Experiment Tracking in Fabric: Best Practices and Patterns

Effective experiment tracking is crucial for reproducible machine learning. Today we’ll explore advanced patterns and best practices for tracking experiments in Fabric.

Experiment Tracking Framework

# Comprehensive tracking structure
tracking_structure = {
    "experiment_level": {
        "name": "Descriptive project name",
        "tags": "Team, project, dataset version"
    },
    "run_level": {
        "parameters": "All hyperparameters",
        "metrics": "Training and evaluation metrics",
        "artifacts": "Models, plots, data samples",
        "tags": "Run-specific metadata"
    }
}

Creating a Tracking Template

import mlflow
import json
import hashlib
from datetime import datetime

class ExperimentTracker:
    def __init__(self, experiment_name, team="data_science"):
        self.experiment_name = experiment_name
        self.team = team
        mlflow.set_experiment(experiment_name)

        # Set experiment tags
        mlflow.set_experiment_tag("team", team)
        mlflow.set_experiment_tag("created_at", datetime.now().isoformat())

    def start_run(self, run_name, description=None):
        """Start a new tracked run."""
        self.run = mlflow.start_run(run_name=run_name)

        if description:
            mlflow.set_tag("description", description)

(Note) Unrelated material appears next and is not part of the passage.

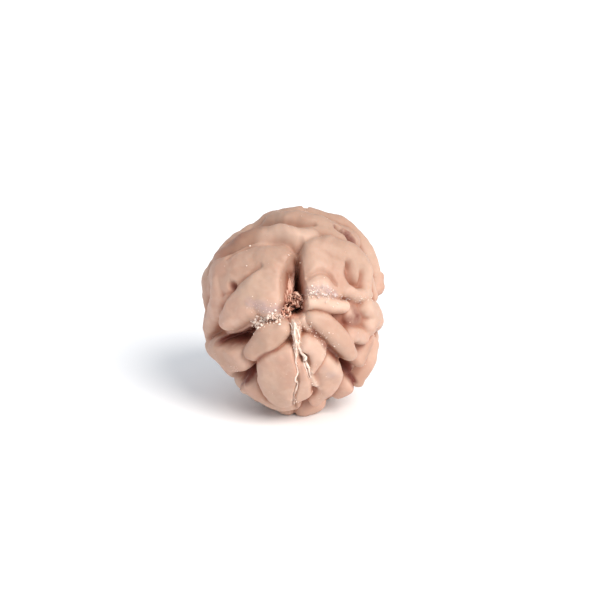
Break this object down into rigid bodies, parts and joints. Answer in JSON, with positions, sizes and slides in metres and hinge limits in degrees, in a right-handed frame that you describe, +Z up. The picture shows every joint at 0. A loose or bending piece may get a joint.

        mlflow.set_tag("run_started", datetime.now().isoformat())
        return self

    def log_data_info(self, train_df, test_df, feature_cols, target_col):
        """Log dataset information."""
        data_info = {
            "train_rows": len(train_df),
            "test_rows": len(test_df),
            "n_features": len(feature_cols),
            "target_column": target_col,
            "feature_columns": ",".join(feature_cols[:10])  # First 10
        }
        mlflow.log_params(data_info)

        # Log data hash for reproducibility
        data_hash = hashlib.md5(
            train_df.to_json().encode()
        ).hexdigest()[:8]
        mlflow.log_param("data_hash", data_hash)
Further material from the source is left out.